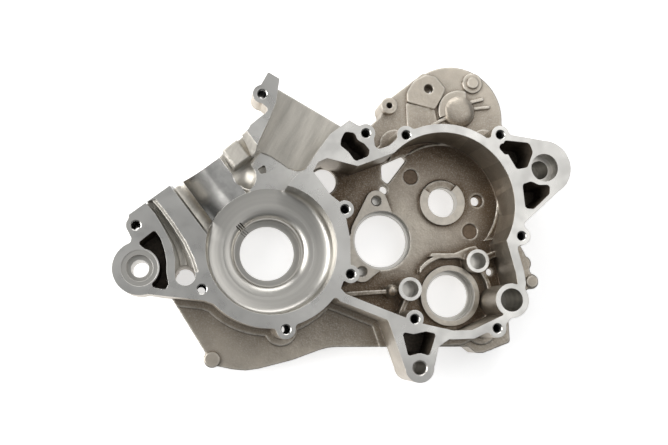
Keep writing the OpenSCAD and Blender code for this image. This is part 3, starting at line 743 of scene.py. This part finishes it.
def small_forms():
    """Mesh in metres of the small cast and turned forms that are joined to the casting"""
    work = bmesh.new()
    add_dish(work)
    band = [
        Vector((BAND_CENTRE[0] + BAND_R * math.cos(math.radians(a)),
                BAND_CENTRE[1] + BAND_R * math.sin(math.radians(a)), JOINT_Z - BAND_DEPTH))
        for a in BAND_TURNS]
    add_bead(work, band, BAND_BEAD_R)
    for share in RIDGE_SHARES:
        ridge = [
            Vector((a[0] + (b[0] - a[0]) * share, a[1] + (b[1] - a[1]) * share,
                    JOINT_Z - RIDGE_DEPTH))
            for a, b in CHANNEL_SIDES]
        add_bead(work, smooth_path(ridge), RIDGE_R)
    add_pads(work, PAD_PROFILE, PAD_START, PAD_END)
    bmesh.ops.recalc_face_normals(work, faces=work.faces)
    mesh = bpy.data.meshes.new("small_forms")
    work.to_mesh(mesh)
    work.free()
    mesh.transform(Matrix.Scale(1 / TO_MM, 4))
    return mesh


def welded_copy(source):
    """Copy of the casting's mesh with its seams joined"""
    mesh = bpy.data.meshes.new("casting")
    faces = [tuple(face.vertices) for face in source.polygons]
    mesh.from_pydata([vertex.co for vertex in source.vertices], [], faces)
    work = bmesh.new()
    work.from_mesh(mesh)
    bmesh.ops.remove_doubles(work, verts=work.verts, dist=WELD)
    loose = [edge for edge in work.edges if not edge.link_faces]
    bmesh.ops.delete(work, geom=loose, context="EDGES")
    work.to_mesh(mesh)
    work.free()
    return mesh


def joined(context, mesh, extra):
    """The casting's mesh with the extra forms merged into it as one closed skin"""
    base = bpy.data.objects.new("base", mesh)
    tool = bpy.data.objects.new("tool", extra)
    for piece in (base, tool):
        context.scene.collection.objects.link(piece)
    union = base.modifiers.new("union", "BOOLEAN")
    union.operation, union.solver, union.object = "UNION", "EXACT", tool
    context.view_layer.update()
    depsgraph = context.evaluated_depsgraph_get()
    result = bpy.data.meshes.new_from_object(base.evaluated_get(depsgraph))
    for piece in (base, tool):
        bpy.data.objects.remove(piece)
    if not result.polygons or len(result.polygons) < len(mesh.polygons) // 2:
        raise RuntimeError("the small forms couldn't be joined to the casting")
    return result


def sort_faces(mesh):
    """Gives every face of a closed mesh the material slot of its finish"""
    work = bmesh.new()
    work.from_mesh(mesh)
    work.normal_update()
    if any(len(edge.link_faces) != 2 for edge in work.edges):
        raise RuntimeError("the joined casting isn't closed")
    for face in work.faces:
        face.material_index = SLOTS[finish_of(face.calc_center_median() * TO_MM, face.normal)]
        face.smooth = True
    work.to_mesh(mesh)
    work.free()


class CRANKCASE_OT_dress(bpy.types.Operator):
    """Copies the casting, joins its seams and gives every face its finish"""

    bl_idname = "crankcase.dress"
    bl_label = "Dress the casting"

    def execute(self, context):
        look = context.scene.casting_look
        source = bpy.data.objects.get(NODE)
        if source is None:
            raise RuntimeError("the casting isn't loaded")
        mesh = welded_copy(source.data)
        for maker in FINISHES.values():
            mesh.materials.append(maker(look))
        mesh = joined(context, mesh, small_forms())
        mesh.name = "casting"
        sort_faces(mesh)
        mesh.set_sharp_from_angle(angle=look.smooth_angle)
        casting = bpy.data.objects.new("casting", mesh)
        context.scene.collection.objects.link(casting)
        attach(casting, "root")
        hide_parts(NODE)
        return {"FINISHED"}


class CRANKCASE_OT_stage(bpy.types.Operator):
    """Builds the floor, the lamps, the room light and the camera"""

    bl_idname = "crankcase.stage"
    bl_label = "Build the stage"

    def execute(self, context):
        look = context.scene.stage_look
        context.scene.view_settings.view_transform = "Standard"
        self.floor(context, look)
        for name, power, place, aim, width, depth in LAMPS:
            self.lamp(context, name, getattr(look, power), place, aim, width, depth)
        self.room(context, look)
        self.camera(context, look)
        return {"FINISHED"}

    def floor(self, context, look):
        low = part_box(NODE)[0].z
        mesh = bpy.data.meshes.new("floor")
        corners = [(x * FLOOR_HALF, y * FLOOR_HALF, low) for x, y in ((-1, -1), (1, -1), (1, 1), (-1, 1))]
        mesh.from_pydata(corners, [], [(0, 1, 2, 3)])
        floor = bpy.data.objects.new("floor", mesh)
        context.scene.collection.objects.link(floor)
        mesh.materials.append(floor_material(look))

    def lamp(self, context, name, power, place, aim, width, depth):
        data = bpy.data.lights.new(name, "AREA")
        data.shape = "RECTANGLE"
        data.size, data.size_y, data.energy = width, depth, power
        lamp = bpy.data.objects.new(name, data)
        lamp.location = place
        lamp.rotation_euler = (Vector(aim) - Vector(place)).to_track_quat("-Z", "Y").to_euler()
        context.scene.collection.objects.link(lamp)

    def room(self, context, look):
        world = bpy.data.worlds.new("room")
        world.use_nodes = True
        tree = world.node_tree
        background = tree.nodes["Background"]
        background.inputs[0].default_value = ROOM_TINT
        place = tree.nodes.new("ShaderNodeTexCoord")
        split = tree.nodes.new("ShaderNodeSeparateXYZ")
        levels = tree.nodes.new("ShaderNodeValToRGB")
        tree.links.new(place.outputs["Generated"], split.inputs[0])
        tree.links.new(split.outputs[2], levels.inputs[0])
        tree.links.new(levels.outputs[0], background.inputs[1])
        heights = (
            (0.0, HORIZON), (0.12, HORIZON), (0.25, look.room_low), (0.72, look.room_low),
            (0.95, look.room))
        ramp = levels.color_ramp
        for index, (height, level) in enumerate(heights):
            step = ramp.elements[index] if index < 2 else ramp.elements.new(height)
            step.position = height
            step.color = (level, level, level, 1)
        context.scene.world = world

    def camera(self, context, look):
        data = bpy.data.cameras.new("camera")
        data.sensor_width = SENSOR_WIDTH
        data.lens = look.lens
        data.clip_start = 0.01
        camera = bpy.data.objects.new("camera", data)
        down = Vector(CAMERA_DOWN).normalized()
        right = (Vector((1, 0, 0)) - down.x * down).normalized()
        back = (-down).cross(right)
        axes = Matrix((right, back, -down))
        turn = Matrix((axes.col[0], -axes.col[1], -axes.col[2])).transposed()
        camera.matrix_world = Matrix.Translation(look.eye) @ turn.to_4x4()
        context.scene.collection.objects.link(camera)
        context.scene.camera = camera


class CRANKCASE_PT_panel(bpy.types.Panel):
    """Sizes and colours of the casting and its stage"""

    bl_label = "Crankcase"
    bl_idname = "CRANKCASE_PT_panel"
    bl_space_type = "VIEW_3D"
    bl_region_type = "UI"
    bl_category = "Crankcase"

    def draw(self, context):
        for group in (context.scene.casting_look, context.scene.stage_look):
            column = self.layout.column()
            for name in group.__annotations__:
                column.prop(group, name)
        self.layout.operator("crankcase.dress")
        self.layout.operator("crankcase.stage")


CLASSES = (CastingLook, StageLook, CRANKCASE_OT_dress, CRANKCASE_OT_stage, CRANKCASE_PT_panel)


def register():
    for cls in CLASSES:
        bpy.utils.register_class(cls)
    bpy.types.Scene.casting_look = bpy.props.PointerProperty(type=CastingLook)
    bpy.types.Scene.stage_look = bpy.props.PointerProperty(type=StageLook)


def unregister():
    del bpy.types.Scene.stage_look
    del bpy.types.Scene.casting_look
    for cls in reversed(CLASSES):
        bpy.utils.unregister_class(cls)


def main():
    register()
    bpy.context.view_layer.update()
    bpy.ops.crankcase.dress()
    bpy.ops.crankcase.stage()


if __name__ == "__main__":
    main()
--*--
WHAT YOU SHOULD DO:
From the line containing "bpy.context.view_layer.update()" through the final line of the listing above, retype every line exactly; leave out everything else.

WRITTEN ANSWER:
    bpy.context.view_layer.update()
    bpy.ops.crankcase.dress()
    bpy.ops.crankcase.stage()


if __name__ == "__main__":
    main()